Engine: 2-litre, four cylinder, petrol
Power: 158bhp and 180lb.ft.
Performance: 0 to 62mph in 7.6 seconds
Fuel economy: 30mpg (combined)
CO2 emissions: 188g/km
For: Compact, stylish sports car with a cracking chassis.
Against: Auto box, and softened edges that come with it, ruin the mix.
MX-5 AUTO MISSES THE MARK
I CANNOT think of a single car out there which is able to dominate a market sector like Mazda's MX-5 dominates that of the small, affordable sports car.
With the retirement of Toyota's MR2 defeat was conceded by its main rival some time ago.
This year saw the little drop-top celebrate its 20th birthday and it did so with 855,000 world-wide sales under its belt—making it the best selling two-seater sports car of all time.

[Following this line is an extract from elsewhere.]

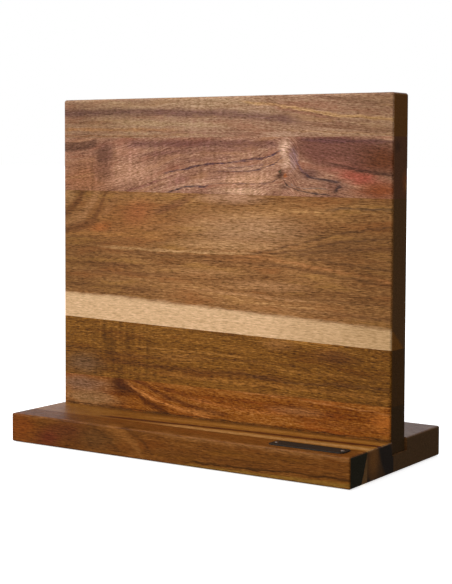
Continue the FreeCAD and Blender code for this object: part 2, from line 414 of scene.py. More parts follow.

A simple formula, mimicking that which brought us numerous popular British sports cars in the 60s and 70s, proved its recipe for success.
From its 1989 launch compact dimensions and low weight meant that the little MX-5 was always a car which appealed through the purity of its responses and lack of excess rather than its outright pace.
As a result its crisp dynamics and friendly rear-wheel-drive balance through corners won it numerous fans.
This year 20 years of development has culminated in an update of the third version of MX-5. Being style tweaks, rather than overhaul, this is probably best thought of as version 3.2.
Appearance-wise the changes amount to little more than a sleeker pair of headlights which create a more aerodynamic, slightly less dumpy image than the original series three.
Under the skin there have been changes to the two-litre engine (a 1.8-litre is also available). The 158bhp power output remains the same but maximum power is now reached 300rpm higher and the rev limit has risen to 7,500rpm.
A forged crankshaft has been introduced to ensure rigidity at higher engine speeds, along with fully floating pistons and revised valve springs.
There are also modifications to the front suspension which have lowered the front of the car's centre of gravity by 26mm.
All good mechanical modifications set on future sharpen the MX-5's impressive dynamics.
But there remain concerns that Mazda might be losing the plot.
Tested here is the MX-5 Roadster Power Shift.
Powerful name, no doubt, but with a £21,695 price tag—£2,650 more than the standard two-litre and £3,650 more than the standard 1.8-litre, respectively—a folding hard top roof and...here's the worrying part...an automatic gearbox, is this really what the MX-5 is all about?
In a car that has built its reputation of the purity of its concept, the interaction it offers a driver, a slushy six-speed auto does not look like a welcome addition, even if it does have steering wheel mounted paddle shifters.
Reservations are strengthened by the auto-equipped car's lack of the standard two-litre's modified exhaust note, grip-enhancing limited-slip differential and Bilstein sports dampers.
There's also a lull in performance—8.5 seconds to 62mph against 7.6 seconds for the manual—but improved fuel economy of 30mpg. CO2 emissions stand at 188g/km.
The Power Shift proves a mixed bag on the road.
Moving away, with a cold engine, the roadster lurches off the line in auto mode, the gear changes seeming too eager for the steady progress I am trying to make.
The issue becomes less pronounced as the engine and gearbox fluids warm through but it's not the smoothest shifter.
With clear tarmac ahead it should allow me to concentrate of the MX-5's handling, though.
The Power Shift transmission does adapt to my driving style as the pace rises, changing down automatically as I brake and holding gears to sustain acceleration but moving the gear lever to manual mode is essential to achieve a level of control which allows you to make the most of the MX-5's stunning balance.
Once using the paddles the things improve greatly.
This is no trick twin-clutch gearbox, the shifts aren't lightening fast, but manual mode brings a degree of predictability which allows the MX-5 to be driven as intended.
With the revs up beyond 5,000rpm and a twisty road to play on, it's reassuring to note that the MX-5 is still one forgiving and involving sports car.
Turn-in is sharp and the suspension is supple in a way that allows you to feel the limits of adhesion as you rail around another apex.
The engine note is alone in its lack of enthusiasm...
In combination with the Roadster's folding hard top the MX-5 Power Shift should make sense as the ultimate easy convertible experience but, ultimately, this is never what the last pariah of affordable sports cars has ever been about.
Put simply, the MX-5 remains at its best when it is at its purist...mines a 1.8-litre soft top, thanks.